- _PROBLEM DETAILS_:
Your task is to quote the listing below exactly, beginning with its first line and ending on the line bearing "ahead), wood.times(above, below))".

====

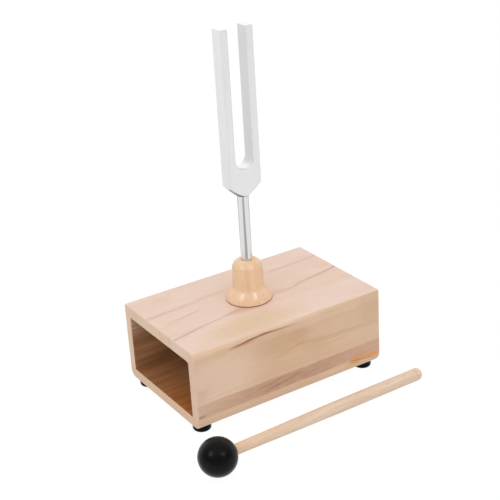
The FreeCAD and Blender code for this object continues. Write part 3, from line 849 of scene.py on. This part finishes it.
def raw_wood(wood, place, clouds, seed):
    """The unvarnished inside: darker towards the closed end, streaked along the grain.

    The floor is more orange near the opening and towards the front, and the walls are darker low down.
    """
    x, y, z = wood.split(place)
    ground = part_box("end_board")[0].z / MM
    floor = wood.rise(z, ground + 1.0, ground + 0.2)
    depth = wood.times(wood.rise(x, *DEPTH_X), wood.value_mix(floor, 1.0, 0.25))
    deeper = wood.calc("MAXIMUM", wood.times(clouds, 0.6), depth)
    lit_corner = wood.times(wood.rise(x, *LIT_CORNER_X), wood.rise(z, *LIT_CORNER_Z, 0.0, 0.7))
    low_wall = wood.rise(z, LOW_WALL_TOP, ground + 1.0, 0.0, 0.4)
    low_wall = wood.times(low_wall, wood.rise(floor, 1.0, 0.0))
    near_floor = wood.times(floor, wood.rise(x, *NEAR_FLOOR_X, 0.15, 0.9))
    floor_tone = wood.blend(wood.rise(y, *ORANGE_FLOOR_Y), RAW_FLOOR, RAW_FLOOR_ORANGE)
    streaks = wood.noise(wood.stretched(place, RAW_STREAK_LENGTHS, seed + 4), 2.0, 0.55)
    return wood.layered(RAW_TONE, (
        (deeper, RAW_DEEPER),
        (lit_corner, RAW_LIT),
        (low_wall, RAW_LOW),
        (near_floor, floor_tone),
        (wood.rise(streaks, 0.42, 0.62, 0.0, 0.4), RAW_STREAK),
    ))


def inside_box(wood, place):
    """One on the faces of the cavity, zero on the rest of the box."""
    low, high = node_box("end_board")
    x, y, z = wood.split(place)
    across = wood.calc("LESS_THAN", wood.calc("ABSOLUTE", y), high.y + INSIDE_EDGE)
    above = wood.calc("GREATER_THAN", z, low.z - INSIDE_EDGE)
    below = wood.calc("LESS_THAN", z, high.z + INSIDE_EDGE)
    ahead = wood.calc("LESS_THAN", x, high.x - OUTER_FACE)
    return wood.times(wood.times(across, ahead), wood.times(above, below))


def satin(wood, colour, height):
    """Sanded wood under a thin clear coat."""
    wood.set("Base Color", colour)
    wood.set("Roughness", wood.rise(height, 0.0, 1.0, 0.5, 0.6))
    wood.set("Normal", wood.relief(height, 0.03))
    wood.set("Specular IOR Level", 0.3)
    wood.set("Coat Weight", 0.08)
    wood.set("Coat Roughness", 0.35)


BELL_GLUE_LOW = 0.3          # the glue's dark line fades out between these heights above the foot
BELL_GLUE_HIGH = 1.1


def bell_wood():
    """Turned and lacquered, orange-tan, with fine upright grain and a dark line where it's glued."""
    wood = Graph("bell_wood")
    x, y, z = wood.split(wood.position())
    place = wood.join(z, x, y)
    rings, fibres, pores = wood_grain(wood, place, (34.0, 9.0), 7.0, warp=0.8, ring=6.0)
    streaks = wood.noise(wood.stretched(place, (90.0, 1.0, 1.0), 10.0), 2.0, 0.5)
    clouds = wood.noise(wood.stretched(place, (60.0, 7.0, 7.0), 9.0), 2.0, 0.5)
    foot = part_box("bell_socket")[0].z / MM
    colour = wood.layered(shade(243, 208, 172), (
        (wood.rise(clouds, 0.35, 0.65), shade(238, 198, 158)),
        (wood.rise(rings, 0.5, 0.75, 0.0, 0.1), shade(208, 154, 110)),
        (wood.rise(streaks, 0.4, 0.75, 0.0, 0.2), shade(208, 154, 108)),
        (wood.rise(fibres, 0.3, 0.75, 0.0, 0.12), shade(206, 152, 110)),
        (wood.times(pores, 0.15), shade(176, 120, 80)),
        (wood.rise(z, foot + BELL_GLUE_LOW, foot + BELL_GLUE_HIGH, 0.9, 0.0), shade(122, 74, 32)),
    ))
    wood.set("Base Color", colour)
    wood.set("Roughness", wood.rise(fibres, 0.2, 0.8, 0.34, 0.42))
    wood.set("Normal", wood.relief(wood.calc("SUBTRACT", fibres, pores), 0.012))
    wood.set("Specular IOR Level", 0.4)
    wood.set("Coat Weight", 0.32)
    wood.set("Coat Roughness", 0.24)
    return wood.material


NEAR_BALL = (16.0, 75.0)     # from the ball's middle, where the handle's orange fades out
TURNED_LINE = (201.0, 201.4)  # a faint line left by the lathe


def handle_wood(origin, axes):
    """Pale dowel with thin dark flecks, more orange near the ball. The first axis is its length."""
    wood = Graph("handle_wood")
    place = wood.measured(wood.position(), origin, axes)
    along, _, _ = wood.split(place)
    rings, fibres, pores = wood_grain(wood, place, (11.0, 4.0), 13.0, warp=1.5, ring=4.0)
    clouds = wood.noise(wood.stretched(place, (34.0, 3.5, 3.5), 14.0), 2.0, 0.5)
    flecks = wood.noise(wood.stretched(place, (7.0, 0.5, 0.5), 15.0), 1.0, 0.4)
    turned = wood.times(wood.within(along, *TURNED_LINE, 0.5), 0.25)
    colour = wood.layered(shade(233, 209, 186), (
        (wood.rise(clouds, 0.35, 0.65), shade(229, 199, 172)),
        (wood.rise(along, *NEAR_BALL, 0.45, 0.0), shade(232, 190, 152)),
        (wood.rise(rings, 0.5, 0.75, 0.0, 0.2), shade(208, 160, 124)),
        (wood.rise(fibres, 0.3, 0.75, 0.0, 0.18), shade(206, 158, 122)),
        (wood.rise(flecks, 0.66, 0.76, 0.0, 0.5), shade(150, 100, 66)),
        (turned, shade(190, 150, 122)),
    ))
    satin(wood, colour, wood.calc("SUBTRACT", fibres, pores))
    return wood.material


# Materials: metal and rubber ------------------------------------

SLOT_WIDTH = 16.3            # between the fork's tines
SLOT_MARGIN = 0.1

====

- _WRITTEN SOLUTION_:
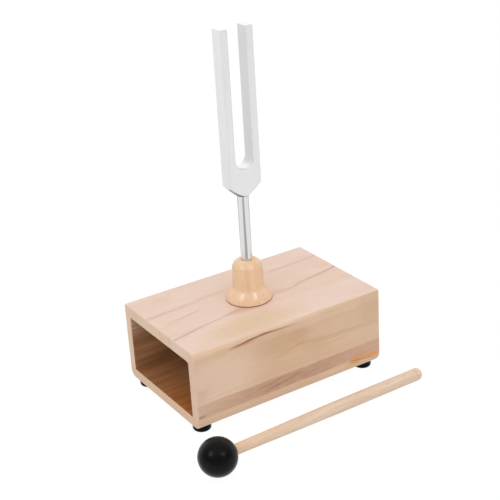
The FreeCAD and Blender code for this object continues. Write part 3, from line 849 of scene.py on. This part finishes it.
def raw_wood(wood, place, clouds, seed):
    """The unvarnished inside: darker towards the closed end, streaked along the grain.

    The floor is more orange near the opening and towards the front, and the walls are darker low down.
    """
    x, y, z = wood.split(place)
    ground = part_box("end_board")[0].z / MM
    floor = wood.rise(z, ground + 1.0, ground + 0.2)
    depth = wood.times(wood.rise(x, *DEPTH_X), wood.value_mix(floor, 1.0, 0.25))
    deeper = wood.calc("MAXIMUM", wood.times(clouds, 0.6), depth)
    lit_corner = wood.times(wood.rise(x, *LIT_CORNER_X), wood.rise(z, *LIT_CORNER_Z, 0.0, 0.7))
    low_wall = wood.rise(z, LOW_WALL_TOP, ground + 1.0, 0.0, 0.4)
    low_wall = wood.times(low_wall, wood.rise(floor, 1.0, 0.0))
    near_floor = wood.times(floor, wood.rise(x, *NEAR_FLOOR_X, 0.15, 0.9))
    floor_tone = wood.blend(wood.rise(y, *ORANGE_FLOOR_Y), RAW_FLOOR, RAW_FLOOR_ORANGE)
    streaks = wood.noise(wood.stretched(place, RAW_STREAK_LENGTHS, seed + 4), 2.0, 0.55)
    return wood.layered(RAW_TONE, (
        (deeper, RAW_DEEPER),
        (lit_corner, RAW_LIT),
        (low_wall, RAW_LOW),
        (near_floor, floor_tone),
        (wood.rise(streaks, 0.42, 0.62, 0.0, 0.4), RAW_STREAK),
    ))


def inside_box(wood, place):
    """One on the faces of the cavity, zero on the rest of the box."""
    low, high = node_box("end_board")
    x, y, z = wood.split(place)
    across = wood.calc("LESS_THAN", wood.calc("ABSOLUTE", y), high.y + INSIDE_EDGE)
    above = wood.calc("GREATER_THAN", z, low.z - INSIDE_EDGE)
    below = wood.calc("LESS_THAN", z, high.z + INSIDE_EDGE)
    ahead = wood.calc("LESS_THAN", x, high.x - OUTER_FACE)
    return wood.times(wood.times(across, ahead), wood.times(above, below))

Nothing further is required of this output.